4.3. Comparison with State-of-the-Art Methods

Table 4. Reconstruction error comparison with state-of-the-art methods on the Human3.6M dataset. The numbers of the state-of-the-art methods were obtained from their original papers. Smaller numbers denote better performance.

Methods	Rec. Error ↓
Lassner et al. [41]	93.9
SMPLify [24]	82.3
Pavlakos et al. [3]	75.9
NBF [2]	59.9
HMR [1]	56.8
CMR [40]	50.1
Ours	65.9

shows the results of the proposed methods for the Human3.6M dataset and compares our method with the state-of-the-art methods that reconstruct the 3D human shape using the SMPL. State-of-the-art methods except our method focus on a single person, and the methods in [1,2,3,40] apply losses directly to SMPL parameters. Our method is a single-shot method of reconstructing the 3D human shapes of multiple persons, but it outperforms many state-of-the-art methods [3,24,41] that focus on a single person. Moreover, the proposed method can estimate the absolute position of multiple persons in the camera coordinate system, but other methods do not.

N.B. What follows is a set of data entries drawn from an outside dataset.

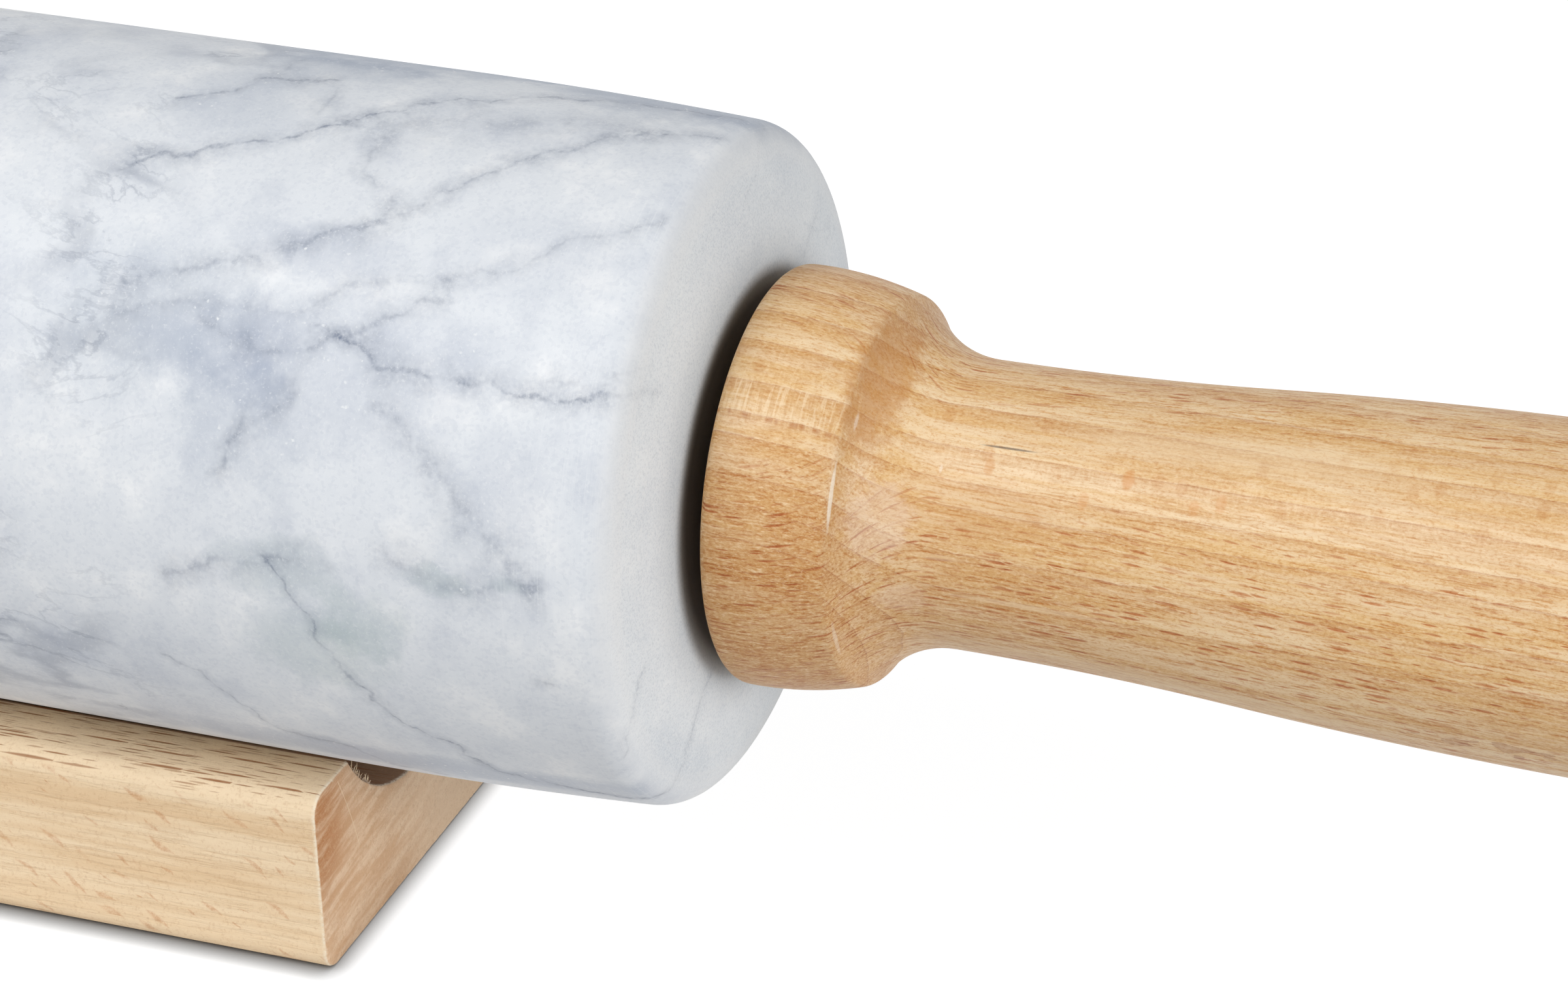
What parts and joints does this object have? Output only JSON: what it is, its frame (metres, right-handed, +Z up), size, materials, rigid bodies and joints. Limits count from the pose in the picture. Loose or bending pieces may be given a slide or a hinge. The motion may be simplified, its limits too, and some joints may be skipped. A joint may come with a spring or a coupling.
{
  "type": "marble rolling pin",
  "caption": "Marble rolling pin with turned beech handles on a steel axle, lying in a grooved beech cradle; the roller spins freely and the pin lifts off its cradle.",
  "frame": {"origin": "on the surface that the cradle stands on, under the middle of the pin", "axes": "+X along the pin's axis towards the right handle, +Y away from the person using it, +Z up"},
  "size_m": [0.457, 0.06, 0.0751],
  "materials": {
    "marble": "polished pale grey marble with thin dark veins",
    "handle_beech": "turned beech, satin lacquer",
    "stand_beech": "planed beech, unlacquered",
    "steel": "drawn rod",
    "nylon": "moulded nylon",
    "brass": "turned brass"
  },
  "bodies": {
    "cradle": {"stand": "stand_beech"},
    "handles": {"axle_rod": "steel", "left_washer": "nylon", "right_washer": "nylon", "left_insert": "brass", "right_insert": "brass", "left_handle": "handle_beech", "right_handle": "handle_beech"},
    "roller": {"marble_roller": "marble", "left_bushing": "nylon", "right_bushing": "nylon"}
  },
  "joints": [
    {"name": "pin_lift", "type": "slide", "parent": "cradle", "child": "handles", "axis": [0, 0, 1], "range_m": [0, 0.1]},
    {"name": "roller_spin", "type": "hinge", "parent": "handles", "child": "roller", "pos_m": [0, 0, 0.04509], "axis": [1, 0, 0], "continuous": true}
  ]
}
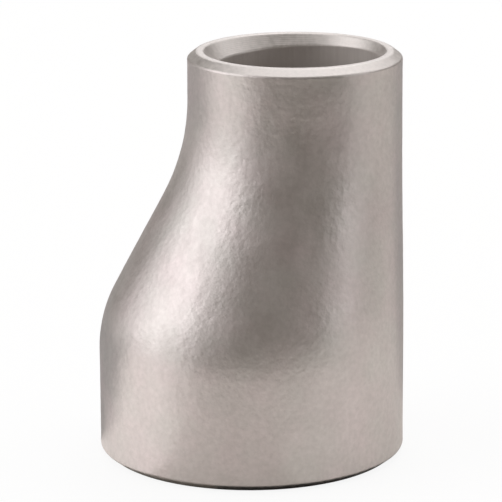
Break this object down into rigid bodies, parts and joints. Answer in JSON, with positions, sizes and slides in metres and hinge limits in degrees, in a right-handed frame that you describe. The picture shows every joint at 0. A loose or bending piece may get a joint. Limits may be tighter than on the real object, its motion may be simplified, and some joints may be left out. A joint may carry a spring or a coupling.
{
  "type": "eccentric reducer",
  "caption": "Eccentric butt-weld pipe reducer: a short round fitting that steps down to a smaller offset end, straight on one side, with bevelled ends.",
  "frame": {"origin": "centre of the large weld end's end plane, on the axis of its outside diameter", "axes": "+Z along the bore towards the small weld end, +X towards the straight side, +Y completes a right-handed frame"},
  "size_m": [0.0484, 0.0484, 0.064],
  "materials": {
    "stainless_steel": "satin grey stainless steel, blasted and pickled outside, machined on the weld ends"
  },
  "bodies": {
    "root": {"reducer_body": "stainless_steel"}
  },
  "joints": []
}
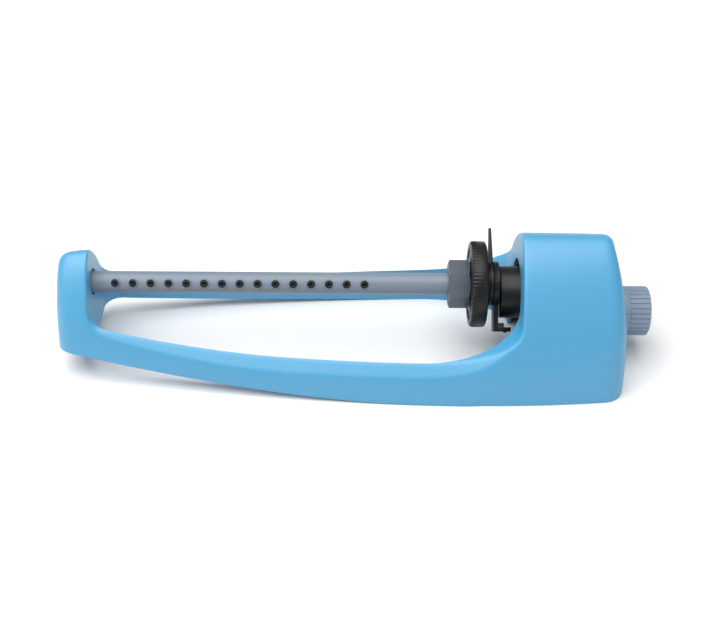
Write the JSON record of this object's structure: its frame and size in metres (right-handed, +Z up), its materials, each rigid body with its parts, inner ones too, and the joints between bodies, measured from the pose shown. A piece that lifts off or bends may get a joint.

Figure 6 shows the results of runtime comparison with state-of-the-art methods that reconstruct the 3D human shape in a top-down fashion. We downloaded publicly available codes for HMR (https://github.com/MandyMo/pytorch_HMR) [1] and CMR (https://github.com/nkolot/GraphCMR) [40], which were run under the same conditions as the proposed method on our computer. HMR and CMR require additional runtime for human detection, and runtime increases proportionally as the number of persons in the image increases because each area cropped from the human detector is fed into the single-person shape reconstructor. By contrast, the proposed method has a constant runtime of about 27 ms regardless of the number of persons and outperforms state-of-the-art methods in terms of runtime.

5. Conclusions

In this paper, we propose an end-to-end learning-based model for single-shot 3D multi-person shape reconstruction based on the camera coordinate system from a single RGB image. Our network uses a grid-style representation and predicts information about the person in each grid cell to perform shape reconstruction in a single-shot manner. The network additionally predicts information about the bounding box, and the absolute depth of the root joint is calculated using the predicted bounding box information because our method assumes that bounding box information is not given as input. Finally, our network combines the root-relative 3D shape with the absolute position of the root joint to reconstruct the 3D shapes of multiple persons in the camera coordinate system. Experiments show that the proposed method achieves quantitatively better performance than many state-of-the-art methods. Moreover, we show through comparison with the baseline method that the proposed method achieves quantitatively comparable performance while outperforming it in terms of runtime. In future work, we plan to exploit video datasets to impose additional constraints on the human body structure or construct a sophisticated backbone network to obtain better image features for 3D shape reconstruction.